I have problems proving that a set of temperature distributions is invariant. I've been looking a lot for material related to my problem, but I was unable to find the correct keywords or relate the relevant concepts to my problem.
In essence I'd like to know if the some set of temperature distributions is invariant. That is,
$$ T(x,0) \in \mathbb{T} \implies T(x,t) \in \mathbb{T},\quad t>0 $$
Here, $T(x,t)$ denotes the solution of the heat equation and $\mathbb{T}$ denotes the invariant set.
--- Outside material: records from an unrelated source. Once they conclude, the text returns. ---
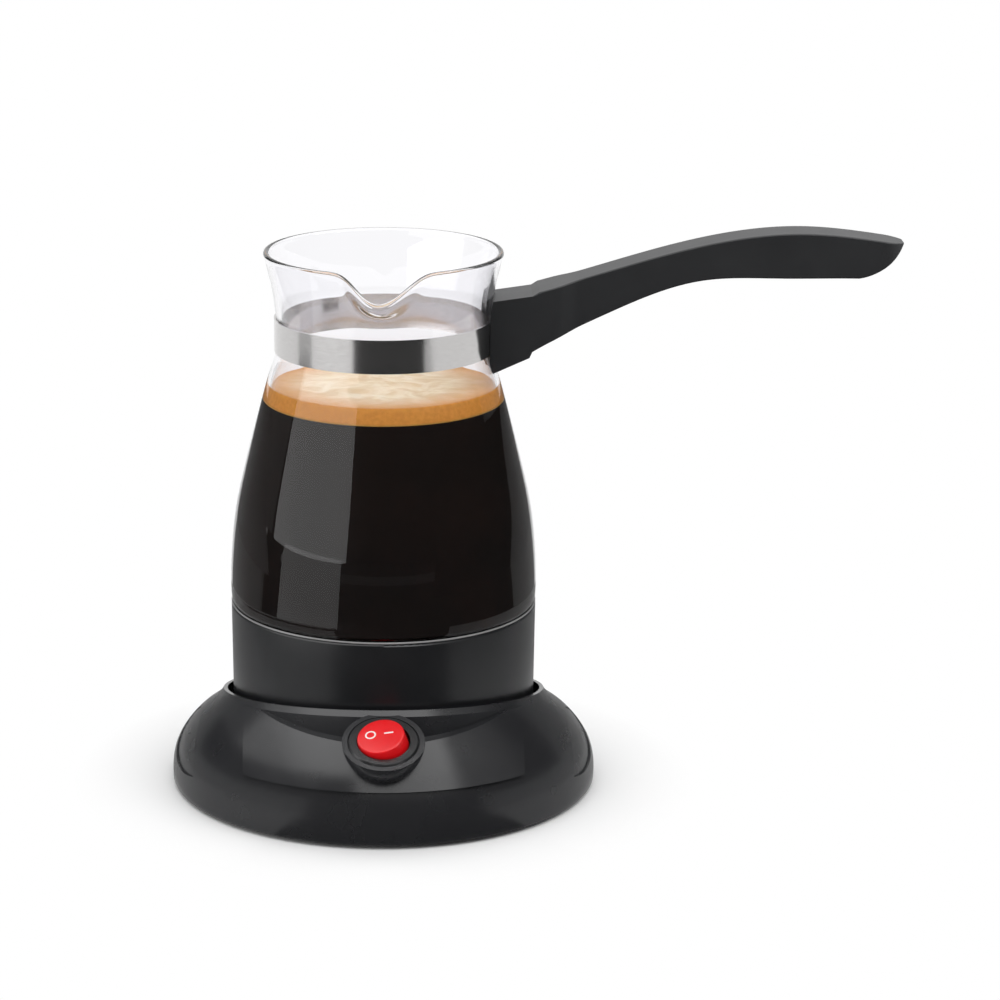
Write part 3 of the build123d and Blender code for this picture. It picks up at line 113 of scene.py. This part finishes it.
def turned(name, outline, sides=96, closed=False):
    """A piece turned on the upright axis from (radius, height) in mm, starting as a circle."""
    deselect()
    radius, height = outline[0]
    bpy.ops.mesh.primitive_circle_add(vertices=sides, radius=radius * MM, location=(0, 0, height * MM))
    piece = name_piece(name)
    bpy.ops.object.mode_set(mode="EDIT")
    bpy.ops.mesh.select_all(action="SELECT")
    for next_radius, next_height in outline[1:]:
        rise = (0, 0, (next_height - height) * MM)
        bpy.ops.mesh.extrude_edges_move(TRANSFORM_OT_translate={"value": rise})
        grow = next_radius / radius
        bpy.ops.transform.resize(value=(grow, grow, 1), center_override=(0, 0, next_height * MM))
        radius, height = next_radius, next_height
    if closed:
        bpy.ops.mesh.select_all(action="SELECT")
        bpy.ops.mesh.remove_doubles(threshold=SAME_POINT * MM)
    face_outwards()
    return piece


def cap_ends(piece):
    """Close the tiny holes on the axis."""
    take_up(piece)
    bpy.ops.object.mode_set(mode="EDIT")
    bpy.ops.mesh.select_all(action="SELECT")
    bpy.ops.mesh.fill_holes(sides=0)
    face_outwards()


def soften(piece, levels):
    take_up(piece)
    smooth = piece.modifiers.new("rounding", "SUBSURF")
    smooth.levels = smooth.render_levels = levels
    bpy.ops.object.modifier_apply(modifier=smooth.name)
    bpy.ops.object.shade_smooth()


def set_down(piece, matrix):
    """Move a piece made round the origin to its place, and leave that place in its mesh."""
    take_up(piece)
    piece.matrix_world = matrix
    bpy.ops.object.transform_apply(location=True, rotation=True, scale=True)


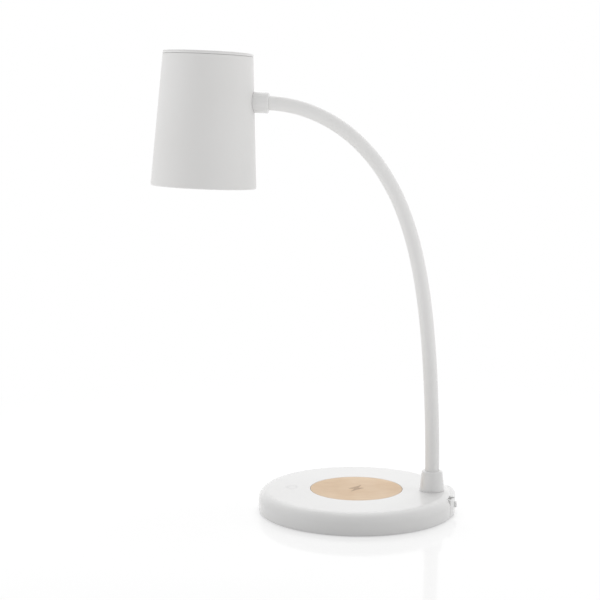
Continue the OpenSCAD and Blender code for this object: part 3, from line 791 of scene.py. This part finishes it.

To this end, I wanted to show that the following holds for the heat equation,
$$ T(x,0) \geq 0,\quad \frac{\partial T(x,0)}{\partial t} \leq 0 \implies T(x,t) \leq T(x,0),\quad t>0 $$
Where $T$ is the solution of the heat equation with convective boundary condition
$$ \frac{\partial T(x,t)}{\partial t} = \nabla\cdot\left(k\nabla T(x,t)\right) - cT(x,t),\quad k>0,\quad c\geq 0,\\ n\cdot\nabla T(x,t) = -hT, \quad h>0 $$ Here, $n$ denotes the outward surface normal.
I have trouble showing the latter condition. Conceptually I think it should hold. However, as mentioned, I have trouble showing it rigorously / finding references that proof this. I would greatly appropriate I any of you could help me connect the missing dots!